• Entries taken from a collection
** begin **

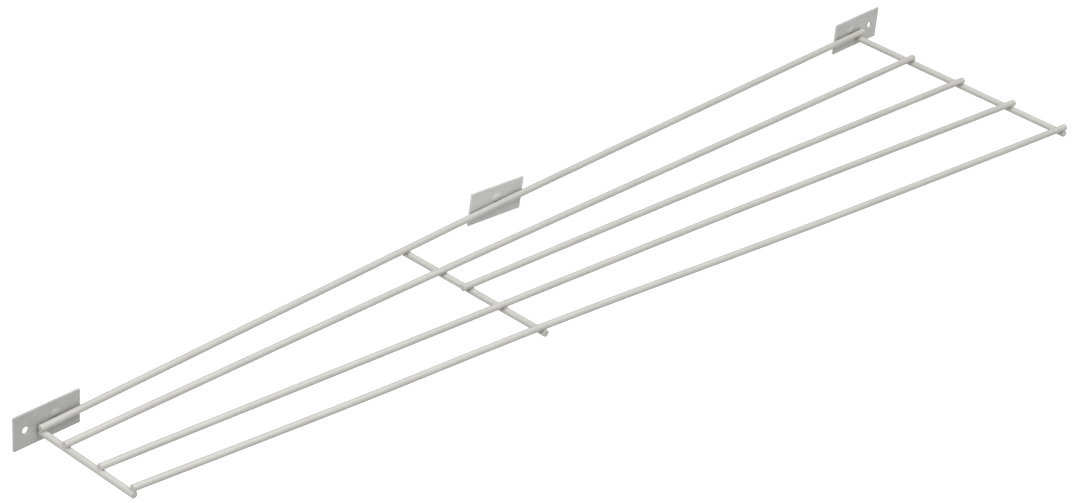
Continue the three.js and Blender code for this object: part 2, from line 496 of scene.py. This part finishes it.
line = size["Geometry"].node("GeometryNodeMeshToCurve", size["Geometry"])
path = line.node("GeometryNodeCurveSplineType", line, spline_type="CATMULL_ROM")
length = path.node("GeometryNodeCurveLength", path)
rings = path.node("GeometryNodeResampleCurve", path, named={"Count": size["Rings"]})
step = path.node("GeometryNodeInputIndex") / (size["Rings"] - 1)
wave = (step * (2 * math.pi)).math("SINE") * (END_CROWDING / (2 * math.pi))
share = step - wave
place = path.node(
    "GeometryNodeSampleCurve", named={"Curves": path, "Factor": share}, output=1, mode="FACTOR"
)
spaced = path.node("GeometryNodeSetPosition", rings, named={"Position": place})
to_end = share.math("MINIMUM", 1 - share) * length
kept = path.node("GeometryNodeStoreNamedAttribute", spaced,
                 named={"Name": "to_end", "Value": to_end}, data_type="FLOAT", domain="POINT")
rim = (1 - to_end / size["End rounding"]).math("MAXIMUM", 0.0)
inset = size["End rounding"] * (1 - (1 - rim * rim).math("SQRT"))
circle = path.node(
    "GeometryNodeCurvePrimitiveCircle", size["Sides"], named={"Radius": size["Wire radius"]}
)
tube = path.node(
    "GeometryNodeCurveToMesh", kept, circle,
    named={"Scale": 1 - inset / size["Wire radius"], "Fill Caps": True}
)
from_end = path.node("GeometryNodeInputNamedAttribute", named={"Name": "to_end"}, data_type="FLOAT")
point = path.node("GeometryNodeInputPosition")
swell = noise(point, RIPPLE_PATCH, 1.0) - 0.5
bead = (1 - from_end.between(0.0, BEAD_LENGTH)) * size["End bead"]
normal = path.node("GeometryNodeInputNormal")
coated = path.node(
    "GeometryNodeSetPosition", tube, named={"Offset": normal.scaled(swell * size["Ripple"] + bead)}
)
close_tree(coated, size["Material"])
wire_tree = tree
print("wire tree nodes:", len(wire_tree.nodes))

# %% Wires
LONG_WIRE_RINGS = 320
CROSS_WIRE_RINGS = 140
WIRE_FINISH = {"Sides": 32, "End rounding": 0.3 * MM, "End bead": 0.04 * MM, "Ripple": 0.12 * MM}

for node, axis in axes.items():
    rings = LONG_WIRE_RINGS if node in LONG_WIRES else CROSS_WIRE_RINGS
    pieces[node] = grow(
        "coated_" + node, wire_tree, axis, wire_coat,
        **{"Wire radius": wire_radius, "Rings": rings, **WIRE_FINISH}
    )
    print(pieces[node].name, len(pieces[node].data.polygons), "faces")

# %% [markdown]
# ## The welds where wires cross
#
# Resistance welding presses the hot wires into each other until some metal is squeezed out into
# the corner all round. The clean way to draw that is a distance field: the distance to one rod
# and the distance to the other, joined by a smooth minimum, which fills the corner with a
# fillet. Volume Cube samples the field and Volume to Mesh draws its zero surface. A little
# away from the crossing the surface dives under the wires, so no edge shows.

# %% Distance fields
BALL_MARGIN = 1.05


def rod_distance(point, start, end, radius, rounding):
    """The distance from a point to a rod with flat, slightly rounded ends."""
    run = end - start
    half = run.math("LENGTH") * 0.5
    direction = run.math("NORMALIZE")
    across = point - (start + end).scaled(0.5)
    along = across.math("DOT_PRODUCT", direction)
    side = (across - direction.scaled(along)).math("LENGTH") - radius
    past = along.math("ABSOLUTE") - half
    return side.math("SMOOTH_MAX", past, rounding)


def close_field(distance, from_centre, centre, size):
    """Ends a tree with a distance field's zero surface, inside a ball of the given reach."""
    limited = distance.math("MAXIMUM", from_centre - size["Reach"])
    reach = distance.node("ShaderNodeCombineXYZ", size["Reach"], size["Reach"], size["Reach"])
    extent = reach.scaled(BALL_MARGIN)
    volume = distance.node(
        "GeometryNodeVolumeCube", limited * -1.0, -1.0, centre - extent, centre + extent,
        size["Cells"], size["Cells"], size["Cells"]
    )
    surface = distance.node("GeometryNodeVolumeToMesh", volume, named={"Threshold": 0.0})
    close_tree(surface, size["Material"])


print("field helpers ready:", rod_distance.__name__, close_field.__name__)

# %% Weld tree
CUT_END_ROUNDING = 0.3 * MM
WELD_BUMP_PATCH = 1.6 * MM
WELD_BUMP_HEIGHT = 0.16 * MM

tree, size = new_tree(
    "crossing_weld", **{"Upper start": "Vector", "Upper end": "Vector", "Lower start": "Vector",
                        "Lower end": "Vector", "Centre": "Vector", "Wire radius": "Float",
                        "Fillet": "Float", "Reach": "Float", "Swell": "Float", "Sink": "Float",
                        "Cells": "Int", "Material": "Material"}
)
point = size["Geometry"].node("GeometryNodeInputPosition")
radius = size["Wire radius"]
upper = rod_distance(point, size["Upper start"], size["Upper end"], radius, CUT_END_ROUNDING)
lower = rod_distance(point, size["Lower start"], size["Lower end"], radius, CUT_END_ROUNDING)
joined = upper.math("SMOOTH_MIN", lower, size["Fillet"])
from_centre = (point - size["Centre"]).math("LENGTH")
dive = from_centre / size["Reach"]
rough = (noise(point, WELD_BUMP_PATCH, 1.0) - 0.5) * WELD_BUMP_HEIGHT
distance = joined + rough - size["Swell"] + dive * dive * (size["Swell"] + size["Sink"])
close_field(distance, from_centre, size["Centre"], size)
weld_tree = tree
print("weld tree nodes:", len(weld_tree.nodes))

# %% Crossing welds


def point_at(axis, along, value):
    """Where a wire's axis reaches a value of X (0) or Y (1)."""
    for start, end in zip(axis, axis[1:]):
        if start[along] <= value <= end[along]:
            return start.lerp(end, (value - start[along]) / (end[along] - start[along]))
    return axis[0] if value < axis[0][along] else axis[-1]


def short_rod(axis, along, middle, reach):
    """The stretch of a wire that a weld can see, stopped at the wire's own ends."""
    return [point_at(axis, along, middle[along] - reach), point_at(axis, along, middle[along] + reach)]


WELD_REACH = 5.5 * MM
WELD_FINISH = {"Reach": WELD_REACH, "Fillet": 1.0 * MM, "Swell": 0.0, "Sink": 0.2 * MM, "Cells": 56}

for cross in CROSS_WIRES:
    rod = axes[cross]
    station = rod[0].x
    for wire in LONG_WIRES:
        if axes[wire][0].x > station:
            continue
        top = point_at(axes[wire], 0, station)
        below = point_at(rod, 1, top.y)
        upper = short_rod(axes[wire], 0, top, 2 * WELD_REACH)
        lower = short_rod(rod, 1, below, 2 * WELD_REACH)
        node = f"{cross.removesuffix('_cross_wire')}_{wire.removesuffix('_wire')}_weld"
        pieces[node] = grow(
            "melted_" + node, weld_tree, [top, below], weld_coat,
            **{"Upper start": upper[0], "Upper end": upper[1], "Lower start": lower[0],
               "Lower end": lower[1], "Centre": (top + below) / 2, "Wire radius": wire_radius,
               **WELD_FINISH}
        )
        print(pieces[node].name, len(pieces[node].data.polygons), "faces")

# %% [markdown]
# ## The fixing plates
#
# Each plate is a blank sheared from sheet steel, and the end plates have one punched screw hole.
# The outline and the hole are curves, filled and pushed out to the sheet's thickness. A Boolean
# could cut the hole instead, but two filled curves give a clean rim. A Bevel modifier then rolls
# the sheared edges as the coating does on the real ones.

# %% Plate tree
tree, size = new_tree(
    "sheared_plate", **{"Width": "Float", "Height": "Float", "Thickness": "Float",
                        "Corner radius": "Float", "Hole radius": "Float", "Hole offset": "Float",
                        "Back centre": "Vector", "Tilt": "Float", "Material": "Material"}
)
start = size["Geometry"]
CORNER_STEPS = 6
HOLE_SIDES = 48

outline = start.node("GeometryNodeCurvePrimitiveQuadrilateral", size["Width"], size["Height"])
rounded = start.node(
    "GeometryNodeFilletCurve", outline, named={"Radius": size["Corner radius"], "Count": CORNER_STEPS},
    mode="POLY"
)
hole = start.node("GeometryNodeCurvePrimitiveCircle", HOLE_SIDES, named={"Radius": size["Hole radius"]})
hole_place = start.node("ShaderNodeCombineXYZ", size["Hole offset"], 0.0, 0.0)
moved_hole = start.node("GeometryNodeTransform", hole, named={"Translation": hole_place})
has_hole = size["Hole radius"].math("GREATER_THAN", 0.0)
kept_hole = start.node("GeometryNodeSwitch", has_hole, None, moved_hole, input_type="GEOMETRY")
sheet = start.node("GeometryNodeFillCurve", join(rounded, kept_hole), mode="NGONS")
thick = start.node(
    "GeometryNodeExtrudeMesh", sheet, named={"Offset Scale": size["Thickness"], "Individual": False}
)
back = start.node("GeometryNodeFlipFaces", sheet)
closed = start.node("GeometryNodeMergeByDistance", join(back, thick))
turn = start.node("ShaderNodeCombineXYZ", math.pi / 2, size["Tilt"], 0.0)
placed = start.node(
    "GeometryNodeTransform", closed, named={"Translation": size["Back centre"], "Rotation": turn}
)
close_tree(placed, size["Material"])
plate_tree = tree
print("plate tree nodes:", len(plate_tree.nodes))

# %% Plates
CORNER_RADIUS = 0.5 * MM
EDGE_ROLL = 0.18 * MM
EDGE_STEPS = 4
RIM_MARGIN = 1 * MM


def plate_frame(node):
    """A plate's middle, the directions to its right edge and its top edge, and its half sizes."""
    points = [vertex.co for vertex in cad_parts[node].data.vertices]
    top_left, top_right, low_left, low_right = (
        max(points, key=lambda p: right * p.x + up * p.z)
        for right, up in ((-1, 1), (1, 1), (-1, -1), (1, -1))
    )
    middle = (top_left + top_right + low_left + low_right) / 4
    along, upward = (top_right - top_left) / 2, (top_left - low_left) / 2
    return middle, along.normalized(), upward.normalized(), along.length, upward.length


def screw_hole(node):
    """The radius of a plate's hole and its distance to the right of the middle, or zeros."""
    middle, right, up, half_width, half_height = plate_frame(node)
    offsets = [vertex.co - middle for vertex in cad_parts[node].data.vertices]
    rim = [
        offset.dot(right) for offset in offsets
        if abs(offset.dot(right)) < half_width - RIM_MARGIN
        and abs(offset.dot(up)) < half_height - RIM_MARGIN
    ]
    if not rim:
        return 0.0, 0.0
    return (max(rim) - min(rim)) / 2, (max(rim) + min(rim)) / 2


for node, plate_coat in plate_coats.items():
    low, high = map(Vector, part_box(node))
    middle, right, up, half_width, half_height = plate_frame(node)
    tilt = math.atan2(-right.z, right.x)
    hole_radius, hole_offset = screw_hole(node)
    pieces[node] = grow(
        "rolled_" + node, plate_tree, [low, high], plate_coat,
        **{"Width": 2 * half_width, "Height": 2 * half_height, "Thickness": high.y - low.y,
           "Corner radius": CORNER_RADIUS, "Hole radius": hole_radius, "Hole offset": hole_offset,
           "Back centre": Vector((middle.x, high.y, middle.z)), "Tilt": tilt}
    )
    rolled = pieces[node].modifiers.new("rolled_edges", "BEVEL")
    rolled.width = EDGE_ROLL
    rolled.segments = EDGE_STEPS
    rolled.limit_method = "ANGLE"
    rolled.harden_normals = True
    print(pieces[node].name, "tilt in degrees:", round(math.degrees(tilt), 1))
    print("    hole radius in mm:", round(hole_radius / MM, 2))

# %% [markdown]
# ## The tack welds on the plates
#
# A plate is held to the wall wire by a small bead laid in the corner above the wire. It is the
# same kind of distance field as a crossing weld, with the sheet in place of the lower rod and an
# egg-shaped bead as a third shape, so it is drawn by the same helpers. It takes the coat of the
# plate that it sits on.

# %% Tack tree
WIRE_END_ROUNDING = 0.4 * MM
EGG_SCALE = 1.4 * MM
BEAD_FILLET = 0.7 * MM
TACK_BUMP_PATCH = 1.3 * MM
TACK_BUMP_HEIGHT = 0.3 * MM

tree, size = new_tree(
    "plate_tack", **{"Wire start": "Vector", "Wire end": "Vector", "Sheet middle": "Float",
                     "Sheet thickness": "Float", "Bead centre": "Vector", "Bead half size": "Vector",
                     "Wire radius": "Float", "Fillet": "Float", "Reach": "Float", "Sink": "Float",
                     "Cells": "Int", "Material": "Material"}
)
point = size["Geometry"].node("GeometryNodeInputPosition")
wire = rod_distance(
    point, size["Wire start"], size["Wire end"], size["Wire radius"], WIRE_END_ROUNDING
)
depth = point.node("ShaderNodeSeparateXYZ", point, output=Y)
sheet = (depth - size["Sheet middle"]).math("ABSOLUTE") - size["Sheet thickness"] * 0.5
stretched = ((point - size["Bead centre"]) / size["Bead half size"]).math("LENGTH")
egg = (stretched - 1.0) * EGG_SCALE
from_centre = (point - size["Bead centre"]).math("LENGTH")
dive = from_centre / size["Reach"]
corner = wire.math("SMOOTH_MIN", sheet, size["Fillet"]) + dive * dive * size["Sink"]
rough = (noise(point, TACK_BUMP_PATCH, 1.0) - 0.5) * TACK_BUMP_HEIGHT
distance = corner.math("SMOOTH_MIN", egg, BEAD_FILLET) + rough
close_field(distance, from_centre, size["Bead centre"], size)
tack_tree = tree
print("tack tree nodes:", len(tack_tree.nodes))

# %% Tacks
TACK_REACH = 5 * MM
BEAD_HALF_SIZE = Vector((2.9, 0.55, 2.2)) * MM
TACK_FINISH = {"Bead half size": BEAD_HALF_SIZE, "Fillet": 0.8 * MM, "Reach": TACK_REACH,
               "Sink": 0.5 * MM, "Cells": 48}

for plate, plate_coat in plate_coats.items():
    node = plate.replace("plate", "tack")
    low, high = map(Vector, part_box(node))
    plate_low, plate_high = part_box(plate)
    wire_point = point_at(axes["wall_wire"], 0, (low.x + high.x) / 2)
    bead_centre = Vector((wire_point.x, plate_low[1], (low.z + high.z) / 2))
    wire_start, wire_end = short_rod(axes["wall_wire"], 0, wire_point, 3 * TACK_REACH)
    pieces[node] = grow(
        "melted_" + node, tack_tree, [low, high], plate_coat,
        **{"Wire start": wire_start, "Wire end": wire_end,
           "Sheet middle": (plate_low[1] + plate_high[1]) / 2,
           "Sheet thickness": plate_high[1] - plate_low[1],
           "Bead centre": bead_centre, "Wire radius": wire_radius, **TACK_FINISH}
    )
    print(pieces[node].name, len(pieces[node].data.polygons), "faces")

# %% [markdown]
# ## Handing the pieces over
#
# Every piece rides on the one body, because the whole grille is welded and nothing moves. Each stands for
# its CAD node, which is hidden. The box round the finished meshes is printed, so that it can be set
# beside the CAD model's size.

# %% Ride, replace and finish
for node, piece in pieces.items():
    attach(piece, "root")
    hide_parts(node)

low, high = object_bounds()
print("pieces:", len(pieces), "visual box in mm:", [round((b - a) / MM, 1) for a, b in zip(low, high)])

** end **
** begin **

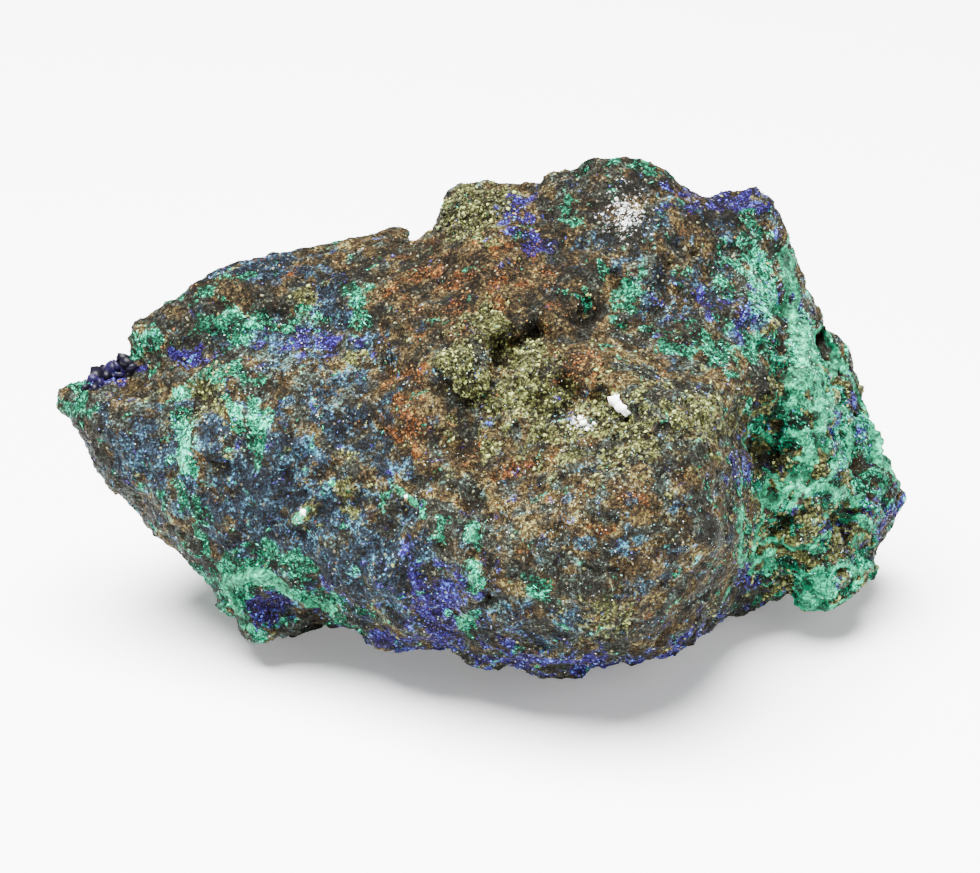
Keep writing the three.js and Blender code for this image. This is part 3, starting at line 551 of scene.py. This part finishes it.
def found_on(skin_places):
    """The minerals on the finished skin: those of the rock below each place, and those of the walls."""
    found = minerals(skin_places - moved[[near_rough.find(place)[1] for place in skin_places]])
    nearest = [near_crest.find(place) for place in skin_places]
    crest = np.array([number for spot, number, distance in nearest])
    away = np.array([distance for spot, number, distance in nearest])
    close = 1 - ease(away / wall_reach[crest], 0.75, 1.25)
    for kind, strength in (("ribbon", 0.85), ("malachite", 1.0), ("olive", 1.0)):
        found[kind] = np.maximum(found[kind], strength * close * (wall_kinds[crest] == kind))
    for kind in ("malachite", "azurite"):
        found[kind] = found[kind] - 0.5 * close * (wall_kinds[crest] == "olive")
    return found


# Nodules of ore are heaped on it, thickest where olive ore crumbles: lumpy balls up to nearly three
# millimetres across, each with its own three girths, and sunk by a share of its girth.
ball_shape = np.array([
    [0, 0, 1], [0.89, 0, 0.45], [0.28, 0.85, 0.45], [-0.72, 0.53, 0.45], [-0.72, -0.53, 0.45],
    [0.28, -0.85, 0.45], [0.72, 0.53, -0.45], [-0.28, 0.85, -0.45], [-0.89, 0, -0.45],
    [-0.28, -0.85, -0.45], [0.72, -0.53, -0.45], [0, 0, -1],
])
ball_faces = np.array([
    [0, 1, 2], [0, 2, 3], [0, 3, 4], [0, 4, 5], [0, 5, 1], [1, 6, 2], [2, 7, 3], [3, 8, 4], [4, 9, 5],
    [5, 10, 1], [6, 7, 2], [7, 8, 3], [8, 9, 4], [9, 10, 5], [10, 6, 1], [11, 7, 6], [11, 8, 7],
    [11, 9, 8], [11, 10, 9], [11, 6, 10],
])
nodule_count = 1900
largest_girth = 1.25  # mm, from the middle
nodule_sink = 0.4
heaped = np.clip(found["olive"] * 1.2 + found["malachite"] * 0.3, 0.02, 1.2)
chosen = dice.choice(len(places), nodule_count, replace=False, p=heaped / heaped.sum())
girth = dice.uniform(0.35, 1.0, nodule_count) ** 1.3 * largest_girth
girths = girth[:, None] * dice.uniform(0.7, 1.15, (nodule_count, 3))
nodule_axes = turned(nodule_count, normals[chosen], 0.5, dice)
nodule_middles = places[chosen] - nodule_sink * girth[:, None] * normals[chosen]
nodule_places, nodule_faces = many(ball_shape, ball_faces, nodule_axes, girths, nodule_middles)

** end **

• Exercise directions
Repeat, unchanged, every line from the one that contains "Keep writing the" to the one that contains "return found", including both, and no other line.

• Written solution
Keep writing the three.js and Blender code for this image. This is part 3, starting at line 551 of scene.py. This part finishes it.
def found_on(skin_places):
    """The minerals on the finished skin: those of the rock below each place, and those of the walls."""
    found = minerals(skin_places - moved[[near_rough.find(place)[1] for place in skin_places]])
    nearest = [near_crest.find(place) for place in skin_places]
    crest = np.array([number for spot, number, distance in nearest])
    away = np.array([distance for spot, number, distance in nearest])
    close = 1 - ease(away / wall_reach[crest], 0.75, 1.25)
    for kind, strength in (("ribbon", 0.85), ("malachite", 1.0), ("olive", 1.0)):
        found[kind] = np.maximum(found[kind], strength * close * (wall_kinds[crest] == kind))
    for kind in ("malachite", "azurite"):
        found[kind] = found[kind] - 0.5 * close * (wall_kinds[crest] == "olive")
    return found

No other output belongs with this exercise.